A reliable goods receipt note template follows the same three-part structure across industries: a header, an itemized body, and a footer for signatures. Modern businesses are moving from paper forms to digital ERP-based goods receipt note formats that automatically populate PO data, attach photos, and update inventory in real time. A standard goods receipt note sample keeps records consistent across warehouses and reduces errors during audits.

How PackageX Closes the GRN Loop

PackageX adds AI-powered scanning and exception management at receiving, ensuring the goods receipt note matches what actually arrived:

•        Vision AI Scanning: Capture supplier details, PO numbers, item descriptions, and quantities at intake without manual barcode entry.

•        PO-to-GRN matching: The platform auto-matches incoming shipments to the right purchase order and flags any mismatch before the GRN is approved.

•        Damage detection and exception alerts: AI flags damaged packaging and attaches photos directly to the goods receipt note document for supplier claims.

•        ERP and WMS integration: Approved GRN data flows into ERP, WMS, and accounts payable through APIs and webhooks, ready for three-way matching.

Frequently Asked Questions

What is the difference between a GRN and an invoice?

A GRN is created by the buyer’s warehouse to confirm receipt and condition of goods. An invoice is created by the supplier to request payment. Finance matches both against the PO before releasing payment.

Is a goods receipt note a legal document?

A GRN is not a contract, but it is treated as primary evidence in commercial disputes over short shipments, damages, or returns. Most companies retain GRNs for audit and tax purposes for several years.

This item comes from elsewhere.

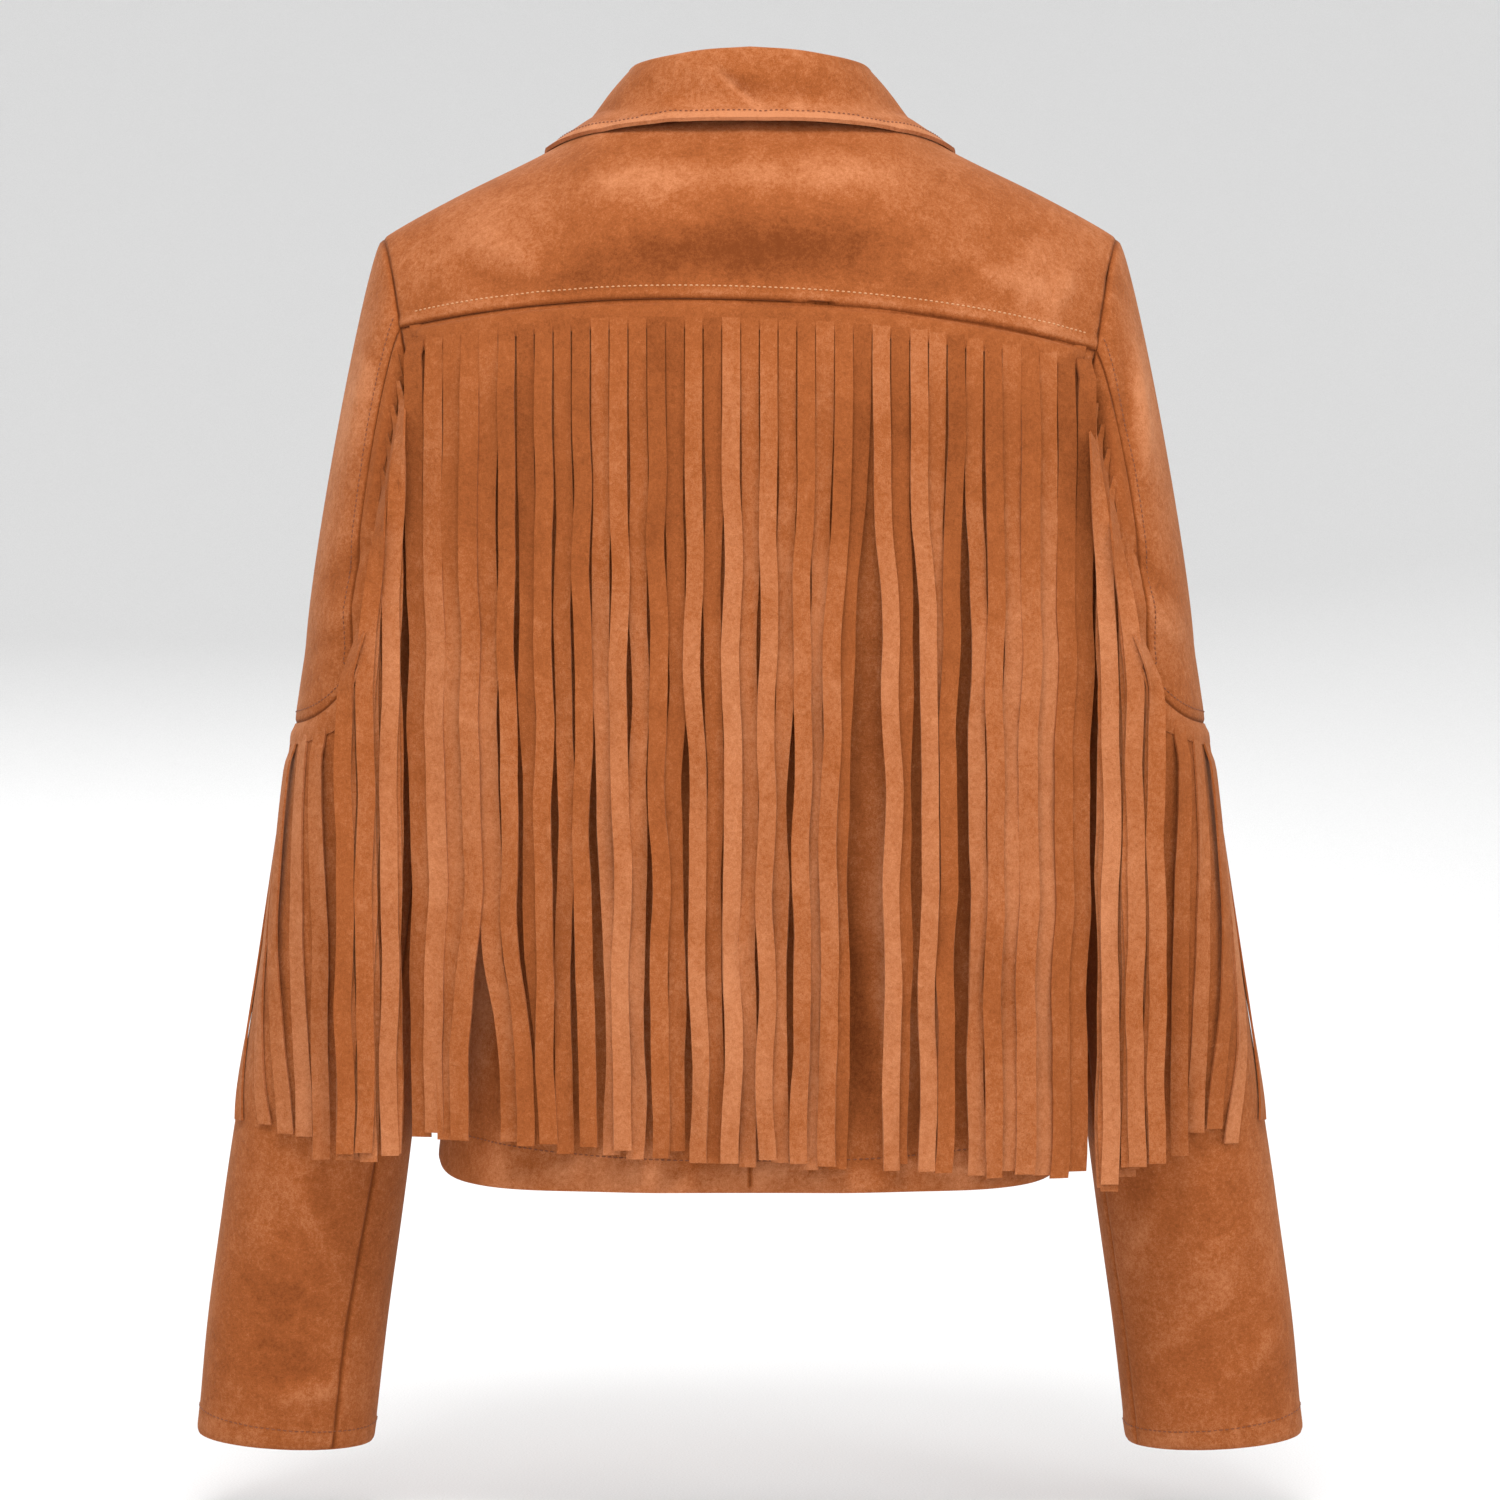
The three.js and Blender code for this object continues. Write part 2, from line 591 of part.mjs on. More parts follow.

Who creates the goods receipt note?

The receiver creates the GRN, usually the warehouse supervisor, storekeeper, or receiving clerk. The supplier never creates the GRN, because that would defeat the purpose of independent verification.

Can a GRN be issued without a purchase order?

Yes. For emergency purchases, sample deliveries, or free replacements, a GRN can be raised without a PO and flagged for procurement and finance to reconcile separately.